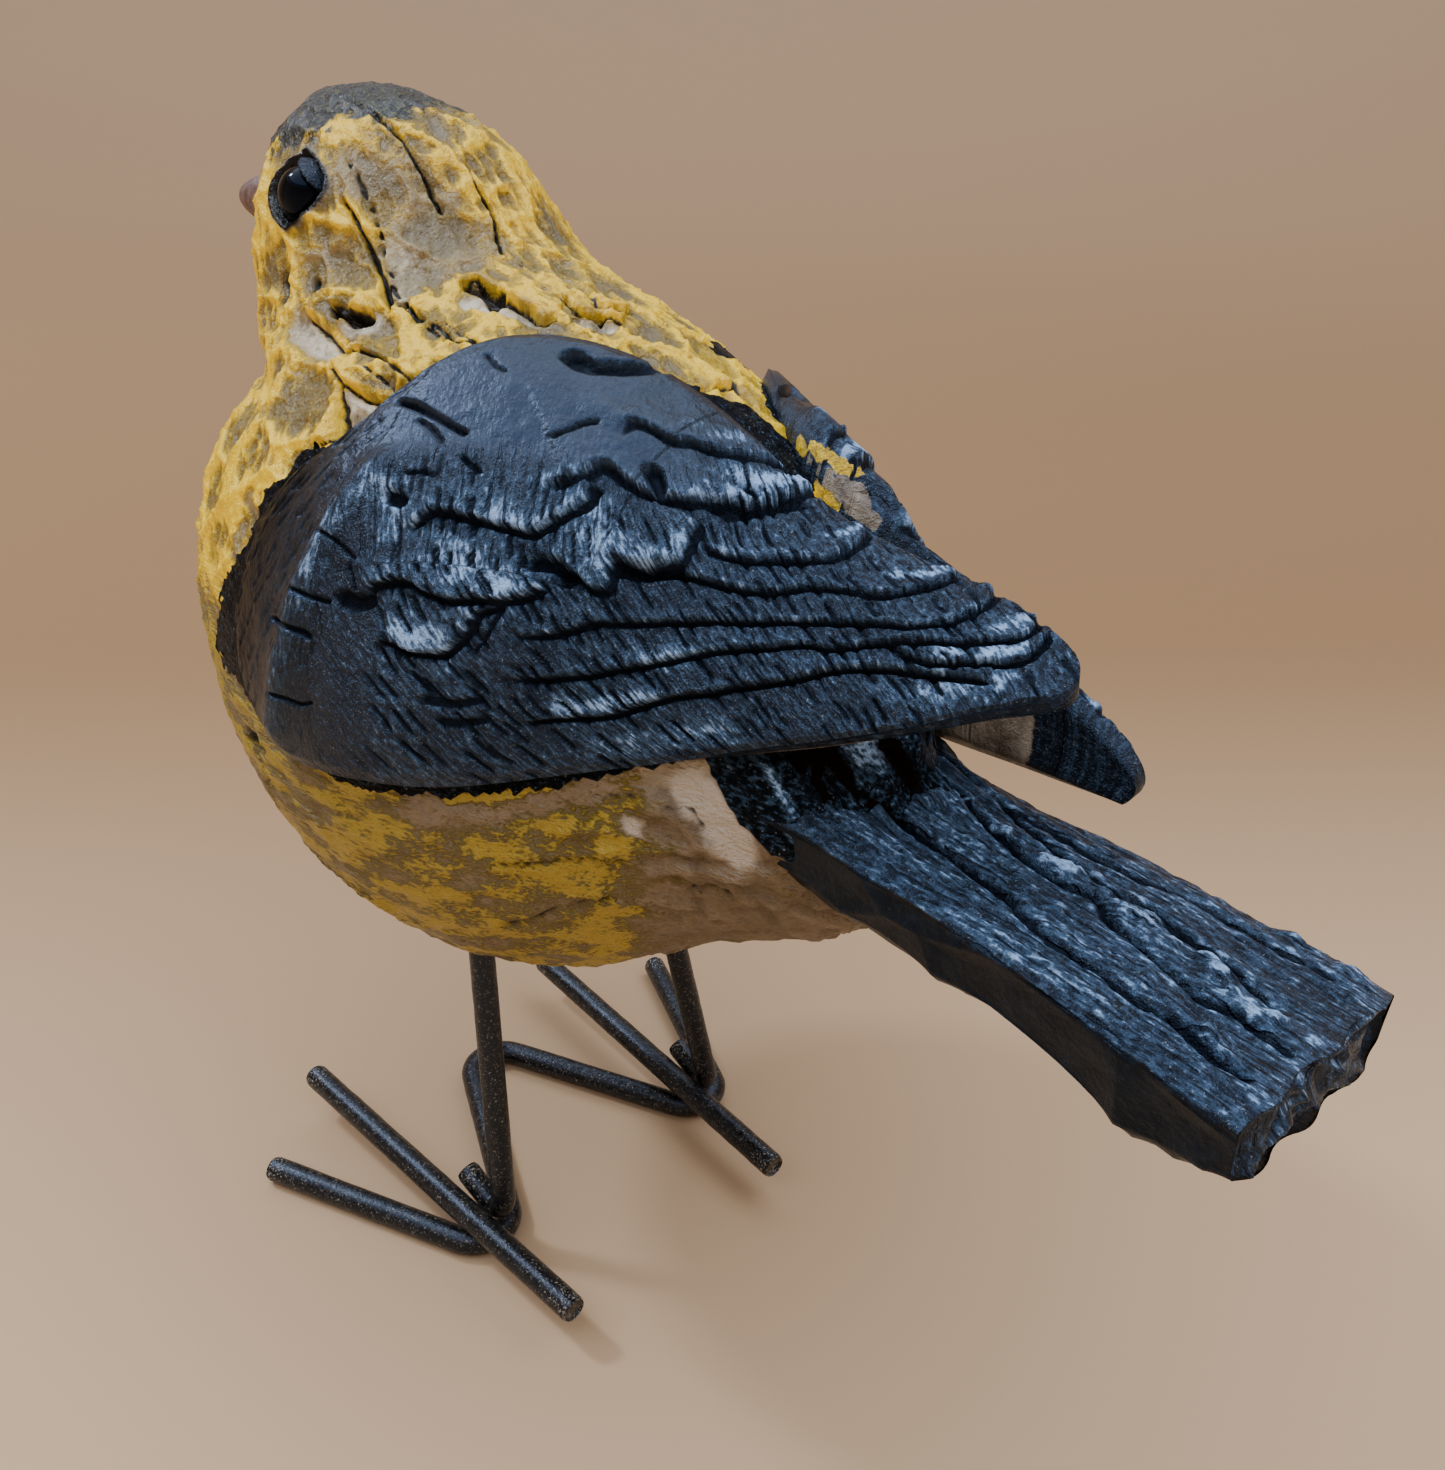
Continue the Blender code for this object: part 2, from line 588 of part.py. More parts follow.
def set_origin_under_middle(parts, cutters):
    """Moves everything in plan so that the origin is under the middle of the whole bird."""
    bpy.context.view_layer.update()
    graph = bpy.context.evaluated_depsgraph_get()
    corners = []
    for thing in parts.objects:
        shown = thing.evaluated_get(graph)
        mesh = shown.to_mesh()
        places = np.empty(len(mesh.vertices) * 3, np.float32)
        mesh.vertices.foreach_get("co", places)
        world = np.array(shown.matrix_world)
        corners.append(places.reshape(-1, 3) @ world[:3, :3].T + world[:3, 3])
        shown.to_mesh_clear()
    corners = np.concatenate(corners)
    middle = (corners.min(axis=0) + corners.max(axis=0)) / 2.0
    shift = Matrix.Translation((-middle[0], -middle[1], 0.0))
    for thing in [*parts.objects, *cutters.objects]:
        if thing.parent is None:
            thing.matrix_world = shift @ thing.matrix_world


def main():
    clear_scene()
    parts = new_collection("carved_bird_on_wire_feet")
    cutters = new_collection("joined_shapes_and_cutters")
    paint = finish("painted_carving", (0.42, 0.33, 0.12), 0.55)
    bead = finish("black_bead", (0.01, 0.01, 0.01), 0.08)
    black_wire = finish("black_painted_wire", (0.03, 0.03, 0.03), 0.45)

    place = bpy.data.objects.new("carving_place", None)
    parts.objects.link(place)
    place.location = (0.0, -SET_FORWARD, BELLY_HEIGHT)
    place.rotation_euler = (0.0, -radians(CARVING_LEAN), 0.0)
    bpy.context.view_layer.update()

    bird = carved_bird(parts, cutters, place, paint)
    for name, side in (("left", 1.0), ("right", -1.0)):
        set_eye(f"{name}_eye", side, bird, parts, cutters, place, bead)
        set_leg(f"{name}_leg", side, bird, parts, cutters, place, black_wire)
    toes(parts, black_wire)
    smooth(bird.data)
    parts.objects.unlink(place)
    cutters.objects.link(place)
    set_origin_under_middle(parts, cutters)


main()
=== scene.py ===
# %% [markdown]
# # A carved and painted songbird on wire feet
#
# The real object is a small ornament: a bird cut with a knife and a gouge, primed in cream,
# painted in thick strokes of yellow and black, and then dry-brushed with pale blue so that every
# raised edge of a feather catches the light. It stands on four bent wires.
#
# Its main form already exists as plain solids. This script loads them, and then makes the
# surface that a hand would feel: gouge marks, cracks, feather edges, knife cuts and worn paint.
# Points are worked out with numpy, because a carved surface is a rule for how high each point
# lies, and one rule can shape a hundred thousand points at once.

# %% Load the solids
from math import cos, pi, radians, sin, tan

import bmesh
import bpy
import numpy as np
from mathutils import Matrix, Vector


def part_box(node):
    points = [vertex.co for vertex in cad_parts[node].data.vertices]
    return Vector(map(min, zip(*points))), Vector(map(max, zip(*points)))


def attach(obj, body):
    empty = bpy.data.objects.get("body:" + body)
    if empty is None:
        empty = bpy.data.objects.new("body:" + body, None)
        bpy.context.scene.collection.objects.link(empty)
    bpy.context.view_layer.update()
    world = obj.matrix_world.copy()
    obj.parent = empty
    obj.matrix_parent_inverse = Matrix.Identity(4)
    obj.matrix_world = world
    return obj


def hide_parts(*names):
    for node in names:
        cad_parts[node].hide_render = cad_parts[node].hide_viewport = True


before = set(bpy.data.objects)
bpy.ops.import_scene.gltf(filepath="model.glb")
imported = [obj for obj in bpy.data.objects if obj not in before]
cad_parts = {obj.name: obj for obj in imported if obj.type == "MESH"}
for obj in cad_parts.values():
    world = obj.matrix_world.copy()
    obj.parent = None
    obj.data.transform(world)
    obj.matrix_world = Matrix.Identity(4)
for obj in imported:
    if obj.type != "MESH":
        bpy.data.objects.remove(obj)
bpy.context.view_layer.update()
print("nodes:", sorted(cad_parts))

# %% [markdown]
# ## Sizes and the carving's own frame
#
# The carving leans a little on its legs, so it is easiest to shape it in a frame of its own, in
# millimetres, and to set the finished points into the world at the end. That frame is found from
# the wires: the toes' bends and the rear ends of the two bars say where the bird stands.

# %% Where the carving stands
MM = 0.001
BELLY_HEIGHT = 42.0  # ground to the carving's own origin, in mm
SET_FORWARD = 5.4  # that origin, forward of the legs' feet
CARVING_LEAN = 6.0  # degrees, the bird's left side up
HEAD_TURN = 18.0  # degrees, towards the bird's left
TOES_ASIDE = 1.1  # the bent wire of the toes lies this far to the bird's right
BAR_END = 15.99  # a toe bar's rear end, behind the legs' feet

toe_low, toe_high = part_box("joined_toes")
bar_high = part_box("left_toe_bar")[1]
stand = np.array([(toe_low.x + toe_high.x) / 2 / MM + TOES_ASIDE, bar_high.y / MM - BAR_END, 0.0])
lean = radians(CARVING_LEAN)
TURN_OUT = np.array([[cos(lean), 0, -sin(lean)], [0, 1, 0], [sin(lean), 0, cos(lean)]])
CARVING_ORIGIN = stand + np.array([0.0, -SET_FORWARD, BELLY_HEIGHT])


def to_world(points):
    """Carving millimetres to world millimetres."""
    return points @ TURN_OUT.T + CARVING_ORIGIN


def to_carving(points):
    """World millimetres to carving millimetres."""
    return (points - CARVING_ORIGIN) @ TURN_OUT


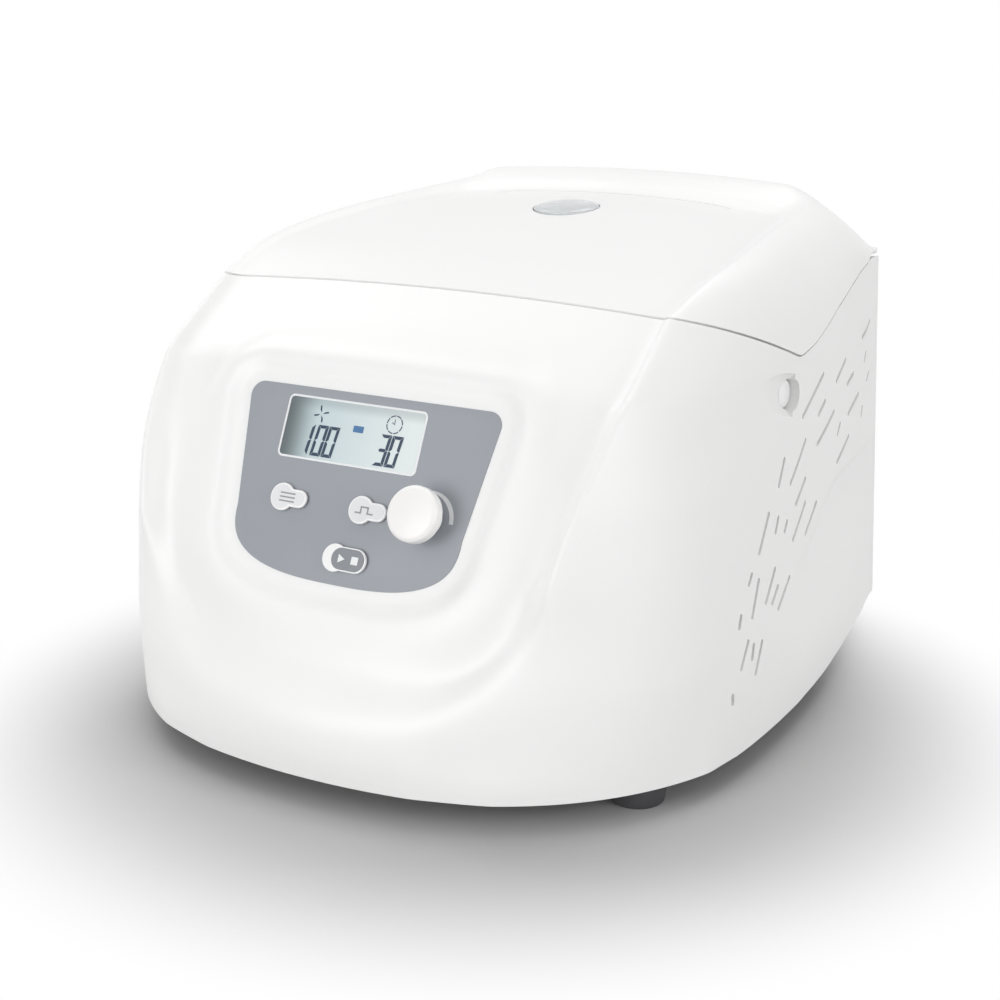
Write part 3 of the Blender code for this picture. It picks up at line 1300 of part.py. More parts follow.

----------------

→ **PROMPT**
Within the listing above, the range opens at the line with "smooth(bird.data)" and closes at the line with "cad_parts[node].hide_render = cad_parts[node].hide_viewport". Reproduce exactly the lines of that range, including both ends.

→ **RESULT BELOW**
    smooth(bird.data)
    parts.objects.unlink(place)
    cutters.objects.link(place)
    set_origin_under_middle(parts, cutters)


main()
=== scene.py ===
# %% [markdown]
# # A carved and painted songbird on wire feet
#
# The real object is a small ornament: a bird cut with a knife and a gouge, primed in cream,
# painted in thick strokes of yellow and black, and then dry-brushed with pale blue so that every
# raised edge of a feather catches the light. It stands on four bent wires.
#
# Its main form already exists as plain solids. This script loads them, and then makes the
# surface that a hand would feel: gouge marks, cracks, feather edges, knife cuts and worn paint.
# Points are worked out with numpy, because a carved surface is a rule for how high each point
# lies, and one rule can shape a hundred thousand points at once.

# %% Load the solids
from math import cos, pi, radians, sin, tan

import bmesh
import bpy
import numpy as np
from mathutils import Matrix, Vector


def part_box(node):
    points = [vertex.co for vertex in cad_parts[node].data.vertices]
    return Vector(map(min, zip(*points))), Vector(map(max, zip(*points)))


def attach(obj, body):
    empty = bpy.data.objects.get("body:" + body)
    if empty is None:
        empty = bpy.data.objects.new("body:" + body, None)
        bpy.context.scene.collection.objects.link(empty)
    bpy.context.view_layer.update()
    world = obj.matrix_world.copy()
    obj.parent = empty
    obj.matrix_parent_inverse = Matrix.Identity(4)
    obj.matrix_world = world
    return obj


def hide_parts(*names):
    for node in names:
        cad_parts[node].hide_render = cad_parts[node].hide_viewport = True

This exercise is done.